• Records that describe objects
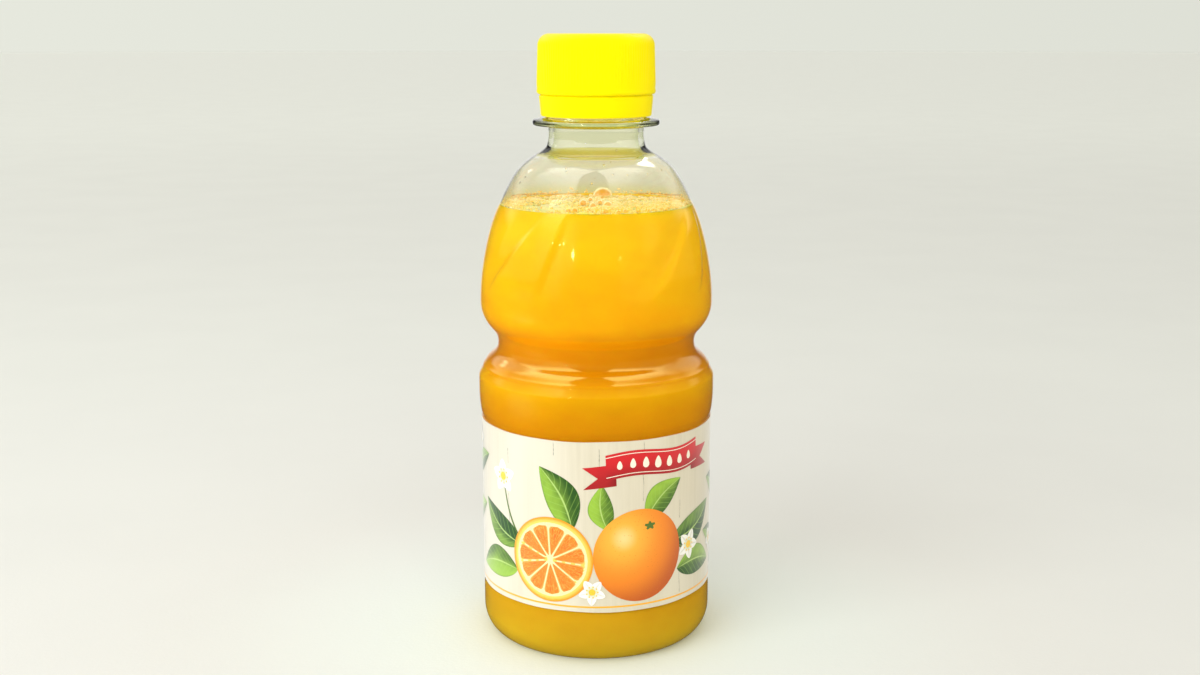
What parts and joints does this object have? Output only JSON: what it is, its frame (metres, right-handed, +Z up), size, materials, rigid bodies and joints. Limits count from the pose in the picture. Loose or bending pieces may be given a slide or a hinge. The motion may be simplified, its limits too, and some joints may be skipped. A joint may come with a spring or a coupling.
{
  "type": "orange juice bottle",
  "caption": "Small clear plastic bottle of orange juice with a leaning leaf swirl, a waist, a wrap-around label and a yellow screw cap.",
  "frame": {"origin": "middle of the foot ring's underside, on the bottle's axis", "axes": "+Z up along the bottle's axis, -Y out of the label's front"},
  "size_m": [0.0626, 0.0626, 0.1594],
  "materials": {
    "clear_plastic": "clear, high gloss",
    "juice": "cloudy liquid, wet",
    "foam": "froth of small bubbles, wet",
    "cap_plastic": "satin",
    "label_film": "printed film, semi-gloss"
  },
  "bodies": {
    "root": {"bottle": "clear_plastic", "juice": "juice", "cap": "cap_plastic", "tamper_band": "cap_plastic", "label": "label_film"}
  },
  "joints": []
}
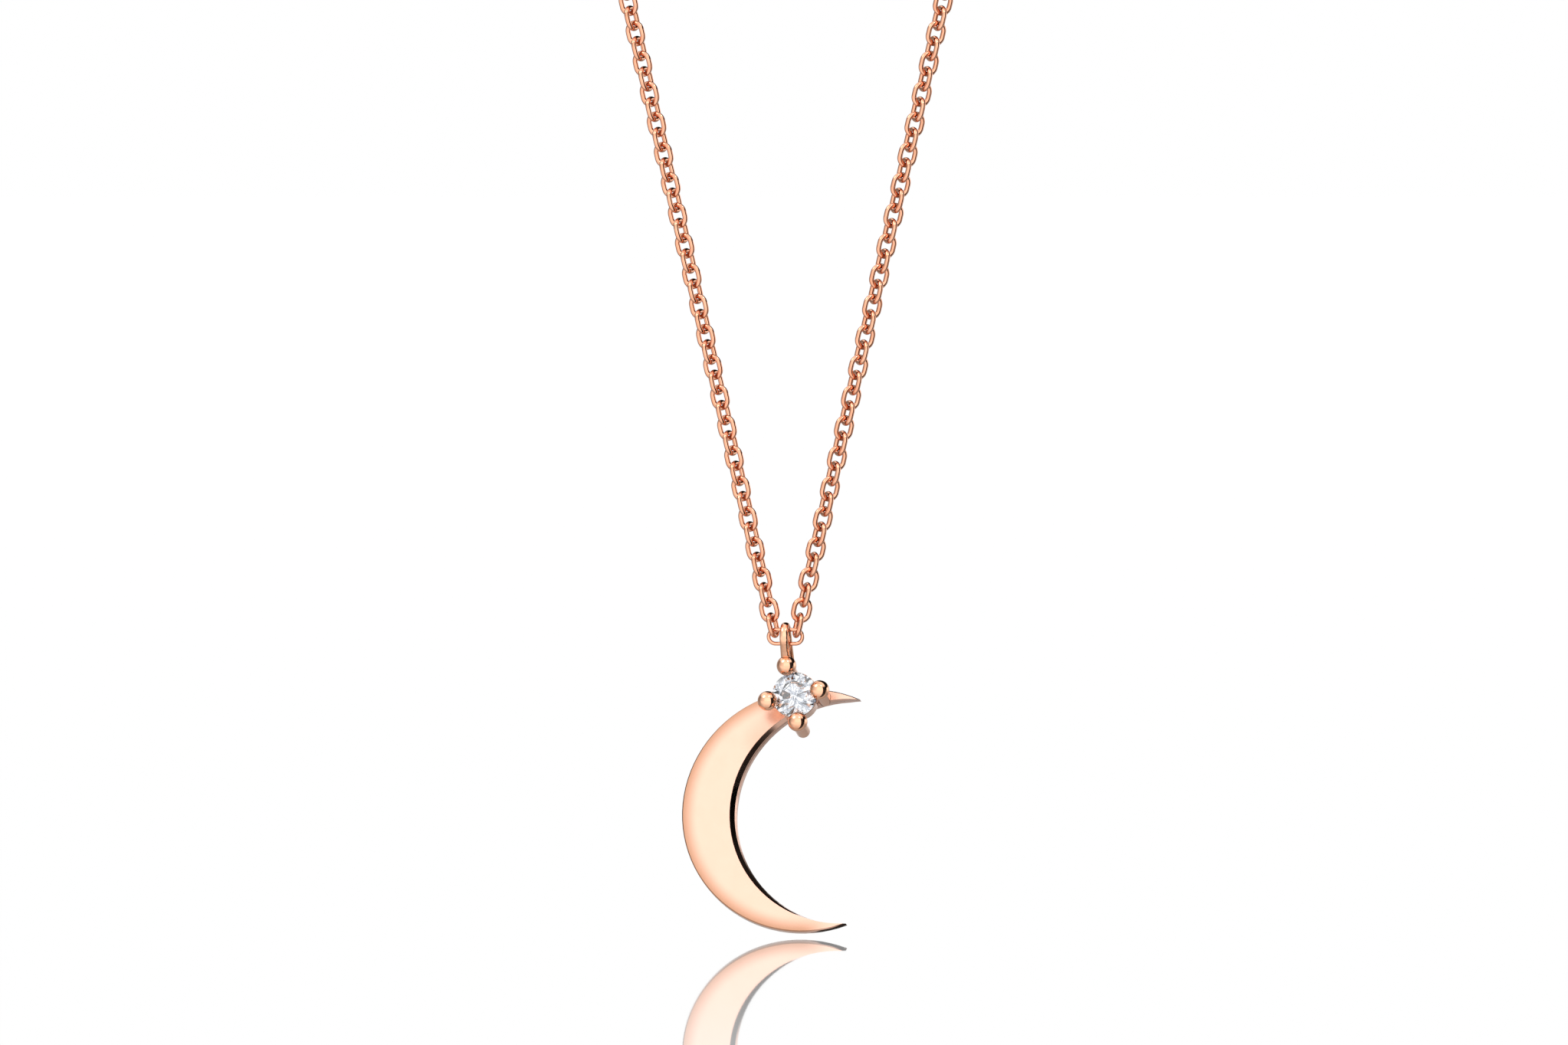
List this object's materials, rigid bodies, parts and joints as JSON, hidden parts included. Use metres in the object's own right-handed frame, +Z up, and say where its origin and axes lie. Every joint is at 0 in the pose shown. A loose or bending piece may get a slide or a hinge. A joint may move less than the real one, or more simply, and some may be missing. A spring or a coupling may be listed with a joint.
{
  "type": "pendant necklace",
  "caption": "Fine cable chain necklace hung in a long V, with a flat crescent moon pendant, a claw-set round clear stone, a drop-shaped bail and a spring ring clasp.",
  "frame": {"origin": "centre of the round rest that the top of the chain lies over, which is the centre of the chain's top arc", "axes": "+Z up, -Y towards the viewer who faces the pendant, +X to that viewer's right; the chain's V lies in the XZ plane"},
  "size_m": [0.0684, 0.006, 0.1973],
  "materials": {
    "polished_plate": "mirror-polished rose gold plating",
    "polished_setting": "mirror-polished rose gold plating",
    "clear_stone": "cut and polished clear stone",
    "chain_wire": "bright rose gold plated wire",
    "clasp_metal": "bright rose gold plating",
    "spring_steel": "drawn spring wire"
  },
  "bodies": {
    "neck_chain": {"left_neck_chain_1": "chain_wire", "left_neck_chain_2": "chain_wire", "right_neck_chain_1": "chain_wire", "right_neck_chain_2": "chain_wire", "clasp_jump_ring": "clasp_metal", "chain_jump_ring": "clasp_metal", "chain_end_ring": "clasp_metal"},
    "upper_strands": {"left_upper_strand_1": "chain_wire", "left_upper_strand_2": "chain_wire", "right_upper_strand_1": "chain_wire", "right_upper_strand_2": "chain_wire"},
    "lower_strands": {"left_lower_strand_1": "chain_wire", "left_lower_strand_2": "chain_wire", "right_lower_strand_1": "chain_wire", "right_lower_strand_2": "chain_wire"},
    "centre_link": {"centre_link": "chain_wire"},
    "pendant": {"crescent_plate": "polished_plate", "collet": "polished_setting", "prong_right": "polished_setting", "prong_top": "polished_setting", "prong_left": "polished_setting", "prong_bottom": "polished_setting", "stone": "clear_stone", "bail": "polished_setting"},
    "clasp": {"clasp_case": "clasp_metal", "clasp_eye": "clasp_metal", "clasp_spring": "spring_steel"},
    "clasp_tongue": {"clasp_tongue": "clasp_metal"}
  },
  "joints": [
    {"name": "upper_strands_swing", "type": "hinge", "parent": "neck_chain", "child": "upper_strands", "pos_m": [0, 0, -0.00784], "axis": [1, 0, 0], "range_deg": [-75, 75]},
    {"name": "lower_strands_swing", "type": "hinge", "parent": "upper_strands", "child": "lower_strands", "pos_m": [0, 0, -0.08309], "axis": [1, 0, 0], "range_deg": [-75, 75]},
    {"name": "pendant_swing", "type": "hinge", "parent": "lower_strands", "child": "centre_link", "pos_m": [0, 0, -0.14313], "axis": [1, 0, 0], "range_deg": [-30, 60]},
    {"name": "pendant_sway", "type": "hinge", "parent": "centre_link", "child": "pendant", "pos_m": [0, 0, -0.14311], "axis": [0, 1, 0], "range_deg": [-12, 12]},
    {"name": "clasp_roll", "type": "hinge", "parent": "neck_chain", "child": "clasp", "pos_m": [0.00032, 0, 0.03304], "axis": [1, 0, 0], "range_deg": [-25, 25]},
    {"name": "trigger_pull", "type": "hinge", "parent": "clasp", "child": "clasp_tongue", "pos_m": [0.00032, 0, 0.03304], "axis": [0, 0, 1], "range_deg": [0, 44], "stiffness_Nm_per_rad": 0.0012, "springref_deg": -20.05, "deforming": ["clasp_spring"]}
  ]
}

• EXERCISE
Give back the whole listing, word for word.

• ANSWER TO THIS EXERCISE
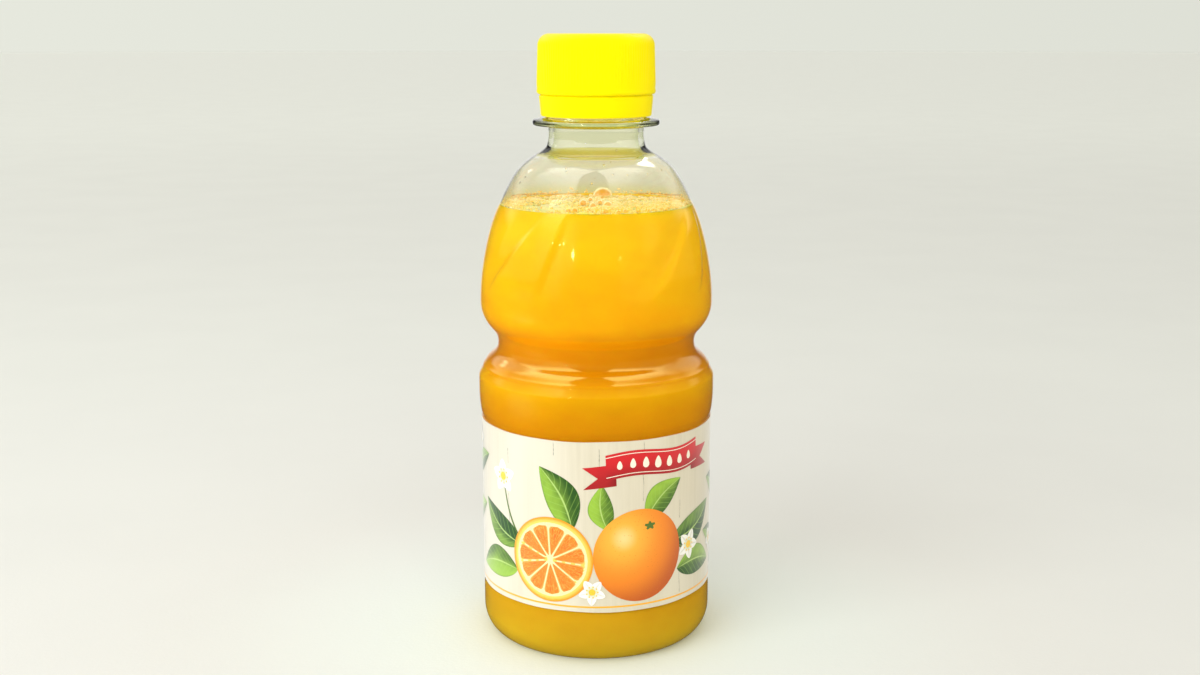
What parts and joints does this object have? Output only JSON: what it is, its frame (metres, right-handed, +Z up), size, materials, rigid bodies and joints. Limits count from the pose in the picture. Loose or bending pieces may be given a slide or a hinge. The motion may be simplified, its limits too, and some joints may be skipped. A joint may come with a spring or a coupling.
{
  "type": "orange juice bottle",
  "caption": "Small clear plastic bottle of orange juice with a leaning leaf swirl, a waist, a wrap-around label and a yellow screw cap.",
  "frame": {"origin": "middle of the foot ring's underside, on the bottle's axis", "axes": "+Z up along the bottle's axis, -Y out of the label's front"},
  "size_m": [0.0626, 0.0626, 0.1594],
  "materials": {
    "clear_plastic": "clear, high gloss",
    "juice": "cloudy liquid, wet",
    "foam": "froth of small bubbles, wet",
    "cap_plastic": "satin",
    "label_film": "printed film, semi-gloss"
  },
  "bodies": {
    "root": {"bottle": "clear_plastic", "juice": "juice", "cap": "cap_plastic", "tamper_band": "cap_plastic", "label": "label_film"}
  },
  "joints": []
}
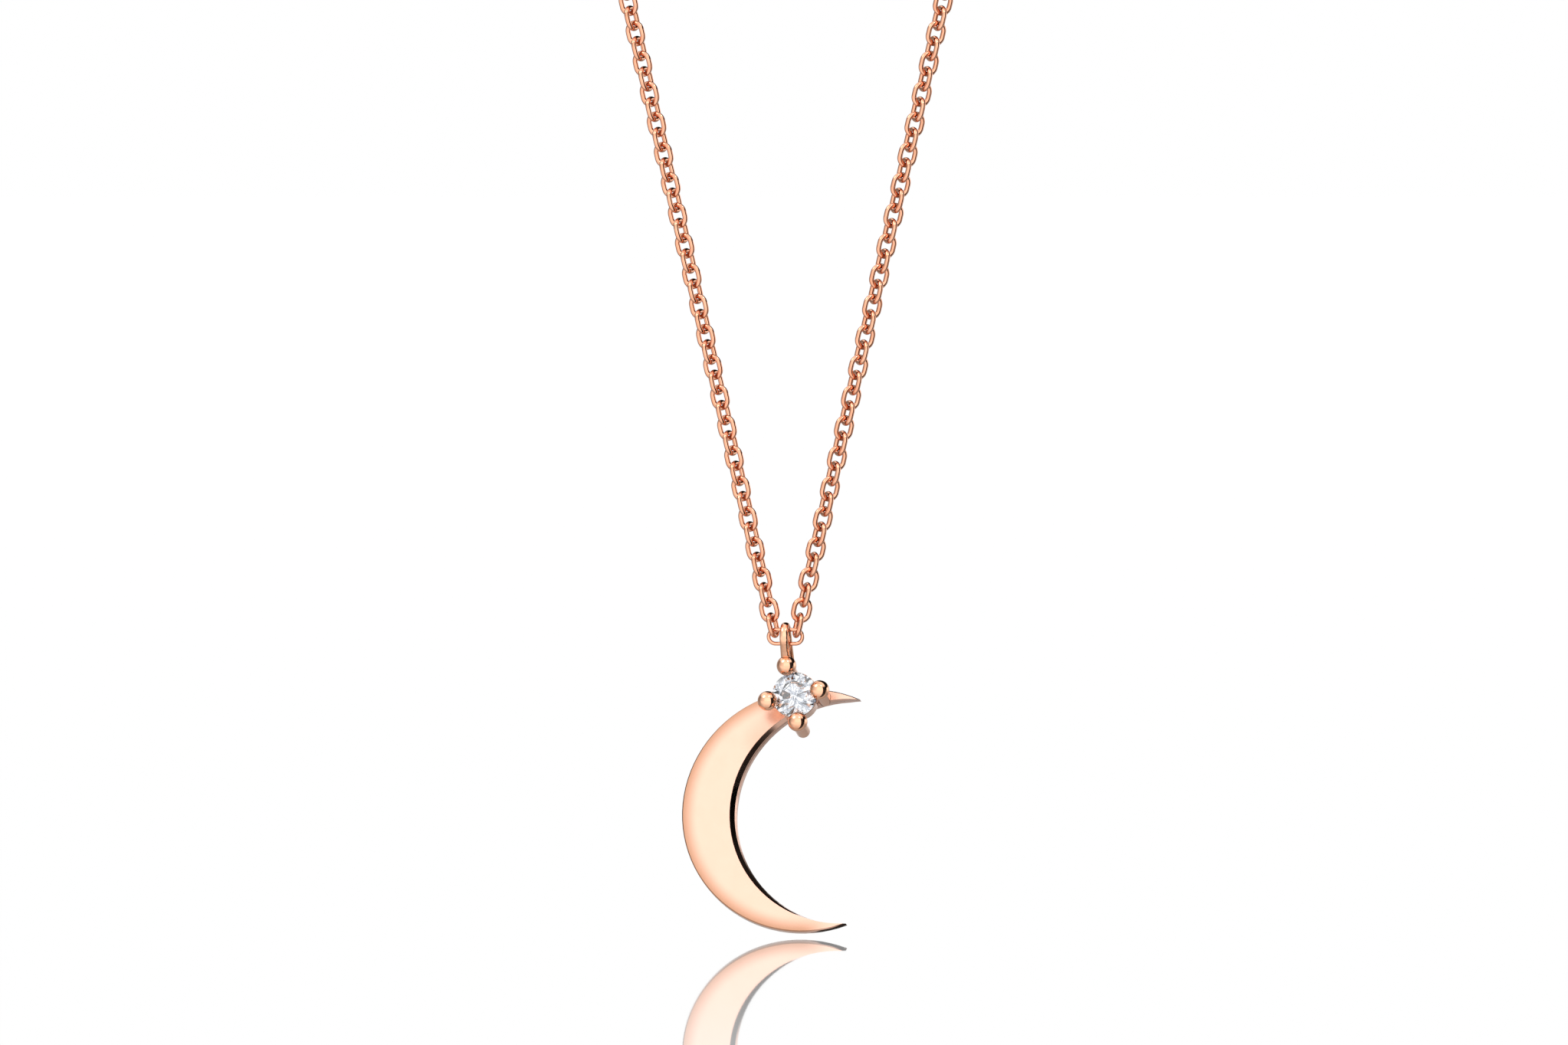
List this object's materials, rigid bodies, parts and joints as JSON, hidden parts included. Use metres in the object's own right-handed frame, +Z up, and say where its origin and axes lie. Every joint is at 0 in the pose shown. A loose or bending piece may get a slide or a hinge. A joint may move less than the real one, or more simply, and some may be missing. A spring or a coupling may be listed with a joint.
{
  "type": "pendant necklace",
  "caption": "Fine cable chain necklace hung in a long V, with a flat crescent moon pendant, a claw-set round clear stone, a drop-shaped bail and a spring ring clasp.",
  "frame": {"origin": "centre of the round rest that the top of the chain lies over, which is the centre of the chain's top arc", "axes": "+Z up, -Y towards the viewer who faces the pendant, +X to that viewer's right; the chain's V lies in the XZ plane"},
  "size_m": [0.0684, 0.006, 0.1973],
  "materials": {
    "polished_plate": "mirror-polished rose gold plating",
    "polished_setting": "mirror-polished rose gold plating",
    "clear_stone": "cut and polished clear stone",
    "chain_wire": "bright rose gold plated wire",
    "clasp_metal": "bright rose gold plating",
    "spring_steel": "drawn spring wire"
  },
  "bodies": {
    "neck_chain": {"left_neck_chain_1": "chain_wire", "left_neck_chain_2": "chain_wire", "right_neck_chain_1": "chain_wire", "right_neck_chain_2": "chain_wire", "clasp_jump_ring": "clasp_metal", "chain_jump_ring": "clasp_metal", "chain_end_ring": "clasp_metal"},
    "upper_strands": {"left_upper_strand_1": "chain_wire", "left_upper_strand_2": "chain_wire", "right_upper_strand_1": "chain_wire", "right_upper_strand_2": "chain_wire"},
    "lower_strands": {"left_lower_strand_1": "chain_wire", "left_lower_strand_2": "chain_wire", "right_lower_strand_1": "chain_wire", "right_lower_strand_2": "chain_wire"},
    "centre_link": {"centre_link": "chain_wire"},
    "pendant": {"crescent_plate": "polished_plate", "collet": "polished_setting", "prong_right": "polished_setting", "prong_top": "polished_setting", "prong_left": "polished_setting", "prong_bottom": "polished_setting", "stone": "clear_stone", "bail": "polished_setting"},
    "clasp": {"clasp_case": "clasp_metal", "clasp_eye": "clasp_metal", "clasp_spring": "spring_steel"},
    "clasp_tongue": {"clasp_tongue": "clasp_metal"}
  },
  "joints": [
    {"name": "upper_strands_swing", "type": "hinge", "parent": "neck_chain", "child": "upper_strands", "pos_m": [0, 0, -0.00784], "axis": [1, 0, 0], "range_deg": [-75, 75]},
    {"name": "lower_strands_swing", "type": "hinge", "parent": "upper_strands", "child": "lower_strands", "pos_m": [0, 0, -0.08309], "axis": [1, 0, 0], "range_deg": [-75, 75]},
    {"name": "pendant_swing", "type": "hinge", "parent": "lower_strands", "child": "centre_link", "pos_m": [0, 0, -0.14313], "axis": [1, 0, 0], "range_deg": [-30, 60]},
    {"name": "pendant_sway", "type": "hinge", "parent": "centre_link", "child": "pendant", "pos_m": [0, 0, -0.14311], "axis": [0, 1, 0], "range_deg": [-12, 12]},
    {"name": "clasp_roll", "type": "hinge", "parent": "neck_chain", "child": "clasp", "pos_m": [0.00032, 0, 0.03304], "axis": [1, 0, 0], "range_deg": [-25, 25]},
    {"name": "trigger_pull", "type": "hinge", "parent": "clasp", "child": "clasp_tongue", "pos_m": [0.00032, 0, 0.03304], "axis": [0, 0, 1], "range_deg": [0, 44], "stiffness_Nm_per_rad": 0.0012, "springref_deg": -20.05, "deforming": ["clasp_spring"]}
  ]
}